* **Directive**: Write out the lines from the top of the material through the line with "over = z - FLARE_TOP_Z", exactly and with nothing added.

* **Data section**:

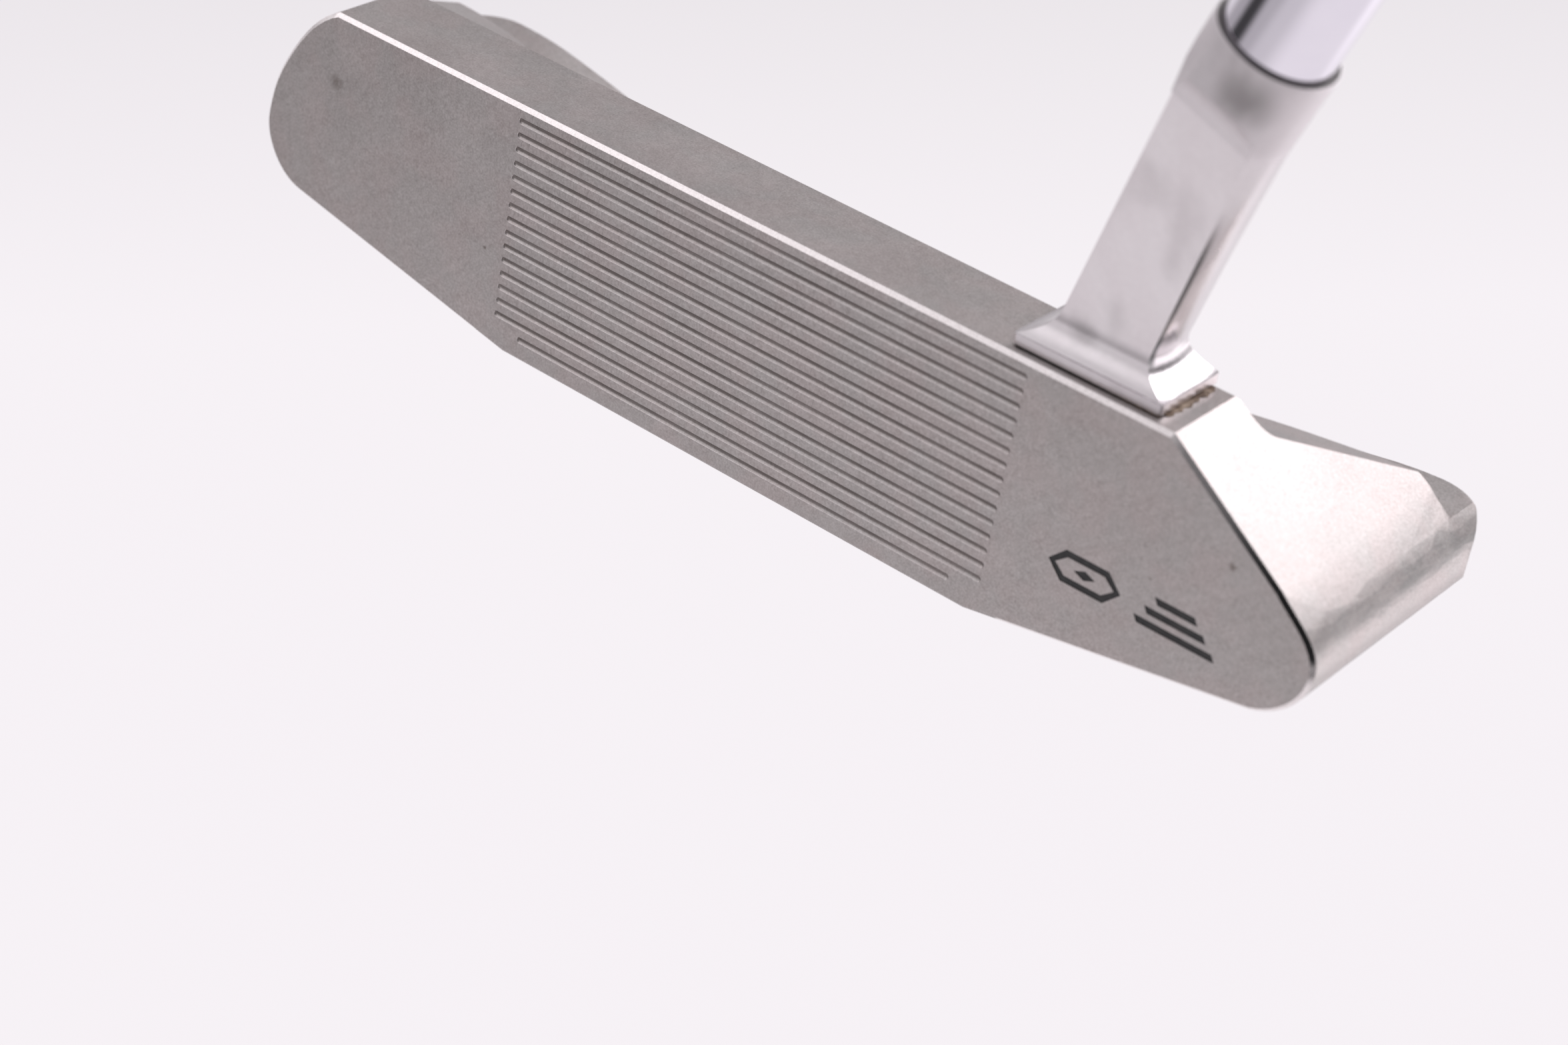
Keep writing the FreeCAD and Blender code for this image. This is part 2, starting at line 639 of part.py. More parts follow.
def flare_sections():
    """Hollow flare: quick inward at first, then upright."""
    low_z = TOP_Z + SEAM + SLAB_T - FLARE_OVERLAP
    sections = []
    for k in range(FLARE_SECTIONS):
        angle = k / (FLARE_SECTIONS - 1.0) * math.pi / 2
        inward = math.sin(angle)
        up = 1 - math.cos(angle)
        z = low_z + (FLARE_TOP_Z - low_z) * up
        over = z - FLARE_TOP_Z

        def blend(foot, shank, power):
            share = 1 - (1 - up) ** power
            return foot * (1 - share) + shank * share

        sections.append(flare_section(
            z,
            blend(FOOT_X0 + FLARE_INSET, SHANK_X0 + over * LEAN_X, 4.2),
            blend(FOOT_X1 - FLARE_INSET, SHANK_X1 + over * LEAN_X, 3.2),
            blend(FOOT_Y0 + FLARE_INSET, SHANK_Y0 + over * LEAN_FRONT, 2.8),
            blend(FOOT_Y1 - FLARE_INSET, SHANK_Y1 + over * LEAN_REAR, 2.8),
            heel_bulge=0.02 + 0.33 * inward, toe_bulge=0.02 + 0.10 * inward))
    return sections


def shank_top_wire():
    """The collar's circle with a flat front and rear and a flatter toe side."""
    half = math.sqrt(COLLAR_R ** 2 - FLAT_V ** 2)
    toe_u, s = -half + TOE_IN, SHANK_TOP_S
    toe_front, heel_front = on_shaft(toe_u, -FLAT_V, s), on_shaft(half, -FLAT_V, s)
    heel_rear, toe_rear = on_shaft(half, FLAT_V, s), on_shaft(toe_u, FLAT_V, s)
    return Part.Wire([line(toe_front, heel_front),
                      arc(heel_front, on_shaft(COLLAR_R, 0, s), heel_rear),
                      line(heel_rear, toe_rear),
                      arc(toe_rear, on_shaft(toe_u - TOE_BULGE, 0, s), toe_front)])


def make_collar():
    collar = shaft_cylinder(COLLAR_R, SHANK_TOP_S, COLLAR_TOP_S - SHANK_TOP_S)
    low_s = SHANK_TOP_S - 0.01
    # the toe side tapers from the full collar to the flatter shank
    toe_u = -math.sqrt(COLLAR_R ** 2 - FLAT_V ** 2) + TOE_IN - TOE_BULGE
    taper = [(toe_u, low_s), (-COLLAR_R - 0.02, -0.6), (-12, -0.6), (-12, low_s)]
    collar = collar.cut(prism([on_shaft(u, -12, s) for u, s in taper], V(0, 24, 0)))
    # front and rear corners of the toe side are dressed back to run into the shank
    for side in (1, -1):
        section = [on_shaft(-DRESS_U * out + DRESS_V * 9, side * (-DRESS_V * out - DRESS_U * 9), s)
                   for out, s in ((DRESS_LOW_R, low_s), (DRESS_HIGH_R, -0.9),
                                  (12.0, -0.9), (12.0, low_s))]
        travel = SHAFT_ACROSS * (-DRESS_V * 18) + REARWARD * (side * DRESS_U * 18)
        collar = collar.cut(prism(section, travel))
    # milled flats run out of the round collar on a cutter's radius
    for side in (-1, 1):
        start = on_shaft(-12, side * (FLAT_V + RUNOUT_R), SHANK_TOP_S)
        collar = collar.cut(cylinder(RUNOUT_R, start, SHAFT_ACROSS, 24))
    return collar


def make_post():
    root_s = -SOCKET_DEPTH - 0.6
    post = shaft_cylinder(POST_R, root_s, POST_UP - root_s)
    tip = [e for e in post.Edges
           if abs((e.CenterOfMass - MOUTH).dot(SHAFT_UP) - POST_UP) < 0.01]
    return post.makeChamfer(0.6, tip[:1])


def make_neck():
    slab = Part.makeBox(FOOT_X1 - FOOT_X0, FOOT_Y1 - FOOT_Y0, SLAB_T,
                        V(FOOT_X0, FOOT_Y0, TOP_Z + SEAM))
    slab = slab.makeFillet(SLAB_CORNER_R, [e for e in slab.Edges if e.BoundBox.ZLength > 0.5])
    sections = flare_sections()
    flare = Part.makeLoft(sections, True, False)
    shank = Part.makeLoft([sections[-1], shank_top_wire()], True, True)
    neck = clean(slab.fuse([flare, shank, make_collar()]))
    # socket for the shaft, and the post it slips over
    neck = neck.cut(shaft_tube(SOCKET_R, POST_R, COLLAR_TOP_S - SOCKET_DEPTH, SOCKET_DEPTH + 1))
    neck = neck.cut(shaft_cylinder(RECESS_R, RECESS_S, 2))
    neck = neck.fuse(make_post())
    # tenon and its screw hole
    neck = neck.fuse(rounded_box(TENON_HALF_X, TENON_HALF_Y, TOP_Z - TENON_LEN,
                                 TENON_LEN + SEAM + 0.5, 1.0))
    hole_base = V(FOOT_X, FOOT_Y, TOP_Z - TENON_LEN - 1)
    neck = clean(neck.cut(cylinder(SCREW_R, hole_base, UP, TENON_LEN + 6)))
    # guards against the kernel refusing the tiny fillet; the lip then stays sharp
    try:
        lip = [e for e in neck.Edges
               if abs((e.CenterOfMass - MOUTH).dot(SHAFT_UP) - COLLAR_TOP_S) < 0.01
               and abs(e.Length - 2 * math.pi * COLLAR_R) < 0.05]
        filleted = neck.makeFillet(0.06, lip)
        if filleted.isValid():
            neck = filleted
    except Exception:
        pass
    return neck


# (x, y) of a thin ragged film that creeps out of the seam at the heel side
FILM = [(38.5, 3.3), (40.42, 3.2), (40.66, 3.75), (40.5, 4.2), (40.78, 4.9), (40.55, 5.4),
        (40.86, 6.1), (40.6, 6.8), (40.74, 7.4), (40.46, 7.9), (40.8, 8.6), (40.6, 9.3),
        (40.7, 9.8), (40.38, 10.3), (38.5, 10.3)]
FILM_T = 0.09
BEAD_INSET = 0.25


def make_seam_bead():
    """Bead under the neck's foot, round the tenon."""
    bead = Part.makeBox(FOOT_X1 - FOOT_X0 - 2 * BEAD_INSET, FOOT_Y1 - FOOT_Y0 - 2 * BEAD_INSET,
                        SEAM, V(FOOT_X0 + BEAD_INSET, FOOT_Y0 + BEAD_INSET, TOP_Z))
    bead = bead.cut(tenon_pocket(TOP_Z - 1, 3))
    film = prism([V(x, y, TOP_Z) for x, y in FILM], V(0, 0, FILM_T))
    bead = bead.fuse(film).removeSplitter()
    # the rear edge of the bead stays on the blade
    return bead.cut(Part.makeBox(40, 5, 3, V(20, TOP_REAR_Y - 0.32, TOP_Z - 1)))


def make_neck_screw():
    head_z = SCREW_SEAT_Z - SCREW_HEAD_H
    head_base = V(FOOT_X, FOOT_Y, head_z)
    stem = cylinder(SCREW_R - 0.03, V(FOOT_X, FOOT_Y, SCREW_SEAT_Z), UP,
                    TOP_Z - SCREW_SEAT_Z + 4.2)
    screw_head = cylinder(SCREW_HEAD_R, head_base, UP, SCREW_HEAD_H)
    rim = [e for e in screw_head.Edges
           if abs(e.CenterOfMass.z - head_z) < 0.01 and e.Length > 10]
    screw = stem.fuse(screw_head.makeChamfer(0.35, rim))
    socket = hex_points(head_base, 1.75, V(1, 0, 0), V(0, 1, 0))
    return clean(screw.cut(prism(socket, V(0, 0, 2.2))))


# ---------------------------------------------------------------- shaft
STEP_S = 165.0             # the first step
STEP_LEN = 38.0
STEP_N = 9
STEP_RAMP = 1.2            # length over which the radius grows at a step
PLUG_GAP = 1.0             # from the post's tip to the damping plug


def make_shaft():
    """Stepped tube: its (s, radius) profile and the same profile a wall further in."""
    outer = [(SHAFT_LOW_S, SHAFT_R), (STEP_S, SHAFT_R)]
    for k in range(1, STEP_N + 1):
        s = STEP_S + STEP_LEN * (k - 1)
        radius = SHAFT_R + (BUTT_R - SHAFT_R) * k / STEP_N
        outer += [(s + STEP_RAMP, radius), (s + STEP_LEN, radius)]
    outer.append((SHAFT_TOP_S, BUTT_R))
    inner = [(s, radius - WALL) for s, radius in outer][::-1]
    points = [on_shaft(radius, 0, s) for s, radius in outer + inner]
    section = Part.Face(Part.makePolygon(points + [points[0]]))
    return section.revolve(MOUTH, SHAFT_UP, 360)


def make_damping_plug():
    plug = shaft_cylinder(SHAFT_R - WALL - 0.02, POST_UP + PLUG_GAP, 12.0)
    return plug.makeFillet(0.8, [e for e in plug.Edges if e.Length > 15])


# ---------------------------------------------------------------- grip
# (s from the lower end, half width across, flat side's reach, belly side's reach)
GRIP_STATIONS = [
    (0.0, 9.4, 8.9, 9.6), (12.0, 10.1, 9.0, 10.3), (60.0, 11.3, 9.3, 11.7),
    (120.0, 12.4, 9.7, 13.0), (175.0, 13.2, 10.1, 14.6), (215.0, 13.7, 10.4, 17.0),
    (245.0, 14.0, 10.6, 18.6), (GRIP_LEN - CAP_T, 14.0, 10.6, 18.4)]
SKIN_T = 1.3
LIP = 3.2                  # the skin is solid down to the tape over this length
SECTION_POINTS = 40


def grip_section(s, half_width, flat, belly, inset):
    """D-shaped section: flat on -u, round belly on +u."""
    half_width, flat, belly = half_width - inset, flat - inset, belly - inset
    points = []
    for k in range(SECTION_POINTS):
        angle = 2 * math.pi * k / SECTION_POINTS
        cosine, sine = math.cos(angle), math.sin(angle)
        if cosine >= 0:
            u = belly * abs(cosine) ** 0.92
            v = half_width * math.copysign(abs(sine) ** 0.95, sine)
        else:
            u = -flat * abs(cosine) ** 0.42
            v = half_width * math.copysign(abs(sine) ** 0.78, sine)
        points.append(on_shaft(u, v, s))
    return Part.Wire(spline(points, True))


def grip_loft(inset):
    sections = [grip_section(GRIP_LOW_S + s, half_width, flat, belly, inset)
                for s, half_width, flat, belly in GRIP_STATIONS]
    return Part.makeLoft(sections, True, False)


def make_grip():
    """The grip's skin and the core inside it."""
    outer, inner = grip_loft(0.0), grip_loft(SKIN_T)
    bore = shaft_cylinder(BUTT_R + TAPE, GRIP_LOW_S - 5, GRIP_LEN + 10)
    lip_zone = shaft_cylinder(40, GRIP_LOW_S - 1, LIP + 1)
    cap_zone = shaft_cylinder(40, GRIP_TOP_S, 20)
    skin = outer.cut(inner).fuse(outer.common(lip_zone)).cut(bore).cut(cap_zone)
    return clean(skin), inner.cut(bore).cut(lip_zone)


def make_end_cap():
    """Domed disc over the grip's top, with a small dimple."""
    top_station = GRIP_STATIONS[-1][1:]
    sections = [grip_section(GRIP_TOP_S + up, *top_station, inset)
                for up, inset in ((0, 0.0), (1.6, 0.15), (CAP_T, 1.7))]
    cap = Part.makeLoft(sections, True, False)
    cap = cap.cut(shaft_cylinder(1.1, CAP_TOP_S - 1.4, 3))
    # hairline relief where the bore ends under the cap
    return cap.cut(shaft_cylinder(BUTT_R + TAPE, GRIP_TOP_S - 5, 5 + 0.0001))


def make_butt_plug():
    """Plug inside the shaft's butt, with a head between the shaft and the cap."""
    plug = shaft_cylinder(BUTT_R - WALL - 0.03, SHAFT_TOP_S - 9.0, 9.0)
    return clean(plug.fuse(shaft_cylinder(BUTT_R - 0.1, SHAFT_TOP_S, GRIP_TOP_S - SHAFT_TOP_S)))


# ---------------------------------------------------------------- write the pieces
grip_skin, grip_core = make_grip()
pieces = {
    "head": make_head(),
    "face_mark_fill": make_mark_fill(),
    "sight_line_fill": sight_line(SIGHT_DEPTH - SIGHT_PAINT_LOW),
    "toe_sole_weight": make_weight(-1),
    "heel_sole_weight": make_weight(1),
    "weight_o_rings": make_o_rings(),
    "neck": make_neck(),
    "neck_joint_residue": make_seam_bead(),
    "neck_screw": make_neck_screw(),
    "shaft": make_shaft(),
    "shaft_bond": shaft_tube(SHAFT_R - WALL, POST_R, SHAFT_LOW_S,
                             POST_UP - SHAFT_LOW_S - PLUG_GAP),
    "shaft_damping_plug": make_damping_plug(),
    "shaft_seal_ring": shaft_tube(RECESS_R - 0.005, SHAFT_R, RECESS_S, 0.30),
    "grip_tape": shaft_tube(BUTT_R + TAPE, BUTT_R, GRIP_LOW_S + 1.0,
                            SHAFT_TOP_S - GRIP_LOW_S - 1.0),
    "grip_core": grip_core,
    "grip_skin": grip_skin,
    "grip_end_cap": make_end_cap(),
    "butt_plug": make_butt_plug(),
}
for name, shape in pieces.items():
    placed = shape.copy()
    placed.translate(V(0, -SOLE_MID_Y, GROW))
    placed.exportStep("parts/%s.step" % name)
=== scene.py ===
"""Golf putter: milled head, polished neck, stepped chrome shaft and rubber grip.

The head lies along x, heel toward +x and toe toward -x. Its face looks toward -y and z is up.
The shaft leaves the neck's mouth and leans toward +x. Scene units are metres; names and
tables marked mm are scaled by MM.
"""
import bpy
import json
import math
from functools import reduce
from mathutils import Matrix, Vector


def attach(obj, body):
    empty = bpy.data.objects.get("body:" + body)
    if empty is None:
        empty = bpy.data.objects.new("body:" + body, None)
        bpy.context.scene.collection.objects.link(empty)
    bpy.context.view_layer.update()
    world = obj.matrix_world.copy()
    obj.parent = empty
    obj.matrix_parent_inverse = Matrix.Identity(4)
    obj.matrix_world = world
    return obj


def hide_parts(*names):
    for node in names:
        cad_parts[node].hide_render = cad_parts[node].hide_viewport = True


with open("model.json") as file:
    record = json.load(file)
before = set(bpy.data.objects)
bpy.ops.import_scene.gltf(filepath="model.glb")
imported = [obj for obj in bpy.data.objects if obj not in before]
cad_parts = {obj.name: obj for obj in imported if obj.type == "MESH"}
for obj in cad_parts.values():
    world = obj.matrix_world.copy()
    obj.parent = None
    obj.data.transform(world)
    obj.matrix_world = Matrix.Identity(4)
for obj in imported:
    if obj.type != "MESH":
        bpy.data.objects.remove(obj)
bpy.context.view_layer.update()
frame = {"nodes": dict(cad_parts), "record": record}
scene = bpy.context.scene

# ------------------------------------------------------------------ dimensions
MM = 0.001

# face plane: set back from y = 0 at the sole and leaning back with height (mm)
LOFT_SLOPE = math.tan(math.radians(3.0))
FACE_NORMAL = (0.0, -0.99863, 0.05234)
FACE_SETBACK = 10.8
SOLE_LIFT = 0.22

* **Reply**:
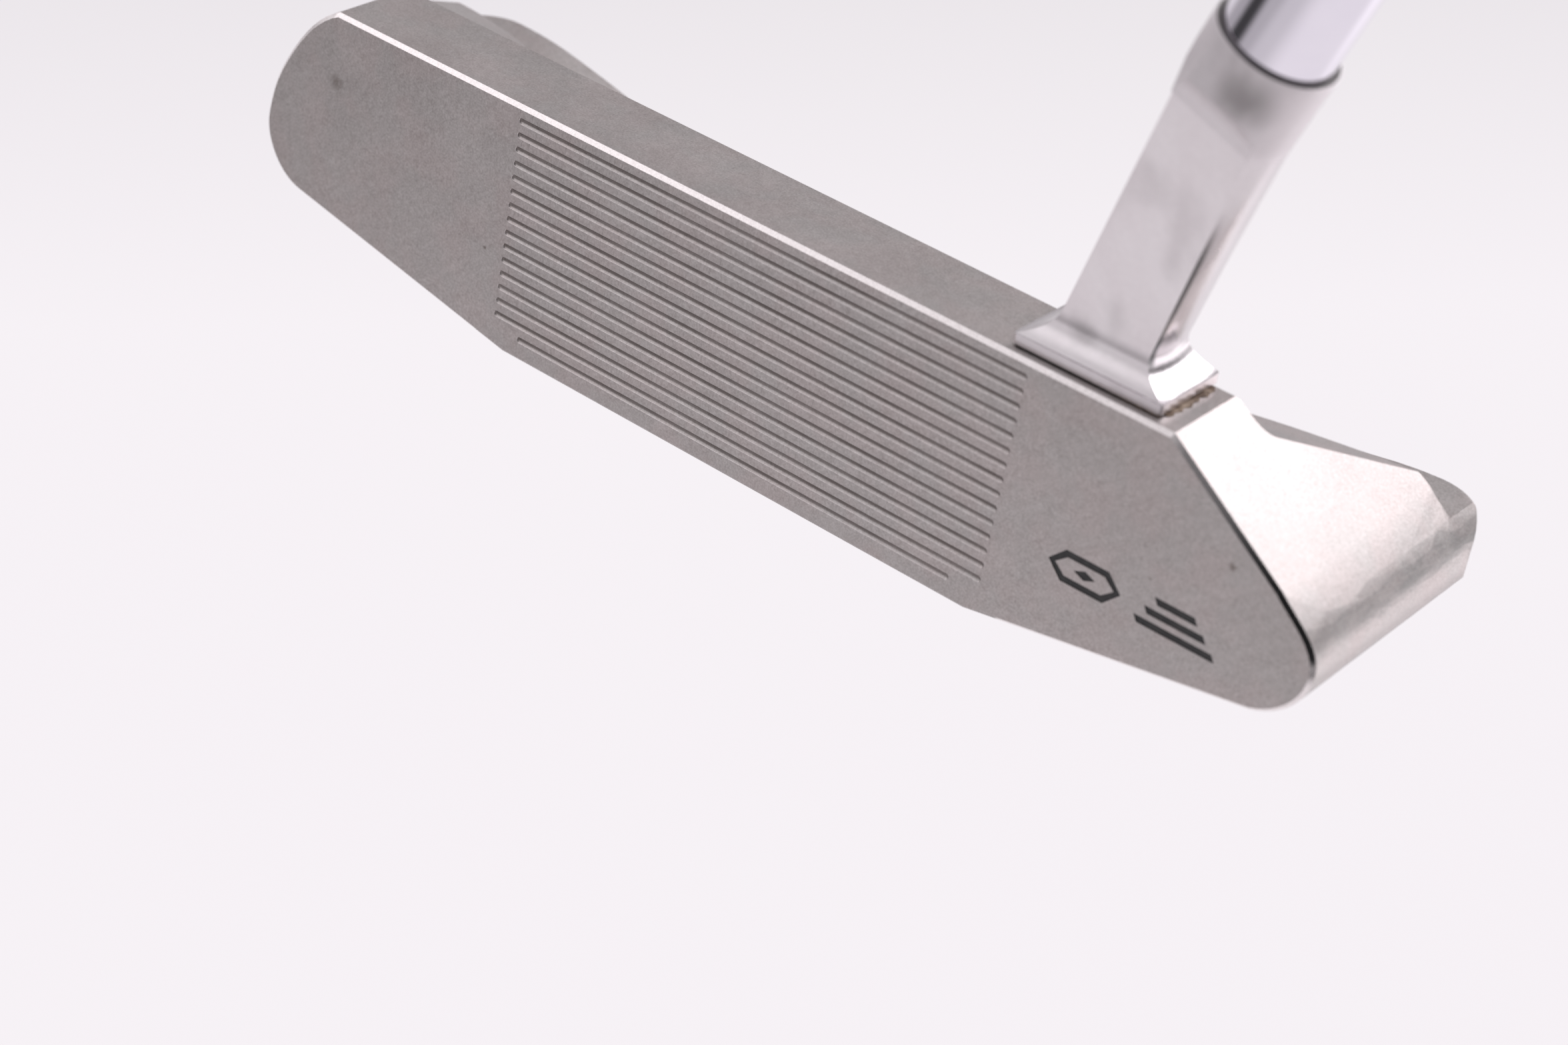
Keep writing the FreeCAD and Blender code for this image. This is part 2, starting at line 639 of part.py. More parts follow.
def flare_sections():
    """Hollow flare: quick inward at first, then upright."""
    low_z = TOP_Z + SEAM + SLAB_T - FLARE_OVERLAP
    sections = []
    for k in range(FLARE_SECTIONS):
        angle = k / (FLARE_SECTIONS - 1.0) * math.pi / 2
        inward = math.sin(angle)
        up = 1 - math.cos(angle)
        z = low_z + (FLARE_TOP_Z - low_z) * up
        over = z - FLARE_TOP_Z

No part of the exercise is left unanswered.